11:15–16 / Abraham and his family could, of course, have returned to Mesopotamia if they had continued to regard that land as their true home. But this was not what was in their thoughts or what governed their lifestyle. Nor should it be in the minds of the readers (see 10:39). It was not their absence from Mesopotamia that caused Abraham and his family to refer to themselves as strangers and exiles. What they looked for was a better, a heavenly place (the word country does not actually occur in these verses; NIV carries it forward from v. 14). The author again refers to a city that God has prepared for them (cf. v. 10). This is an eschatological expectation, not a temporal one. The point of the words God is not ashamed to be called their God (cf. Exod. 3:6) is simply that God is faithful to his promises. Their expectation may thus be referred to as an already existing reality. Indeed, it is already being experienced by the church (12:22), as well as something yet to come in all its fullness (Rev. 21:2).

Additional Notes §30

11:13–14 / Here the opening word in the Greek is not pistei, “by faith,” as it is regularly in this chapter, but kata pistin, lit., “in accordance with faith.” No important difference is meant by this change, which is probably due to the following verb, “they died.” It is not “by faith” because faith does not explain their dying. It is rather “in faith” or “in accordance with faith” that they died, i.e., with their hearts set upon the goal that God promised them, NIV’s interpretive expansion still living by faith for the simple kata pistin has the effect of making this point clear.

It is plain from this verse (13) that Abraham did not experience God’s promises in their deepest sense. Earlier (6:15) our author indicated that Abraham did receive a kind of initial fulfillment of the promises. But that initial fulfillment was far short of the true intent of the promises. By identifying the expectation of Abraham with that of the church (cf. vv. 39–40), the writer again underlines the unity of salvation history. The verb underlying receive (komizō) occurs elsewhere in Hebrews in 10:36 and 11:39 together with the noun “promise” (cf. also 11:19). The Greek for from a distance (porrōthen) occurs only here and in Luke 17:12 in the NT. Welcomed (aspazomai), which may also be translated “greeted,” occurs again in its normal sense twice in 13:24. Admitted is from homologeō, a verb that occurs again in 13:15 (“confess”). The word strangers (parepidēmos) is used in a similar way in 1 Peter (1:1, 2:11) to describe the life of the Christian in this world. First Peter 2:11 links this word with the synonym paroikoi, instead of xenoi (NIV translates both “aliens”). (Our author uses the cognate verb paroikeō, “lived as a foreigner,” in v. 9.) Looking for reflects the strong verb epizēteō, “seek,” which occurs in exactly the same sense in the exhortation of 13:14. The words “country of their own” occur only here in Hebrews (cf. Luke 4:24).

11:15–16 / The patriarchs were faithful in their expectancy. Therefore they did not desire to return to Mesopotamia (NIV’s thinking of is lit., “remembering”).
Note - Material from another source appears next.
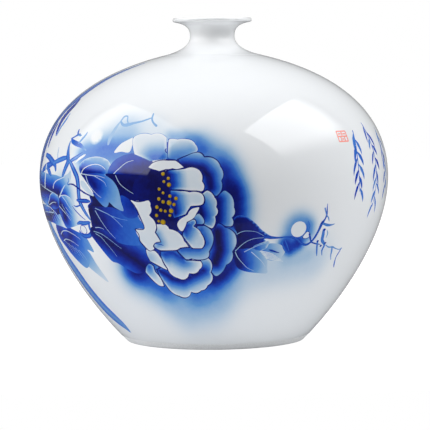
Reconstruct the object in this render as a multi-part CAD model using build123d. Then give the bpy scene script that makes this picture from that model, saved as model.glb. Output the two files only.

This stands in sharp contrast to the generation that wandered in the wilderness and failed to enter God’s rest (4:6), but who instead desired to return to Egypt. Longing for translates oregomai, a rare word in the NT (occurring elsewhere in the NT only in 1 Tim. 3:1; 6:10). Better, a key word in Hebrews, is most often used to contrast the old covenant with the superior new covenant (see note on 1:4). For heavenly (epouranios), see note on 3:1. What is in view is that transcendent and perfect reality that awaits the saints of God (cf. 1 Cor. 2:9; Rom. 8:18). When Jesus quotes Exod. 3:6, “I am the God of Abraham, the God of Isaac, and the God of Jacob” (Matt. 22:32), he adds that “He is not God of the dead, but of the living.” This suggests, in a way similar to the present passage, that the patriarchs will through the resurrection inherit the transcendent promises that God had spoken to them. God’s purpose was that “only together with us would they be made perfect” (v. 40). The city that God has prepared has already been referred to in v. 10. See note on that verse.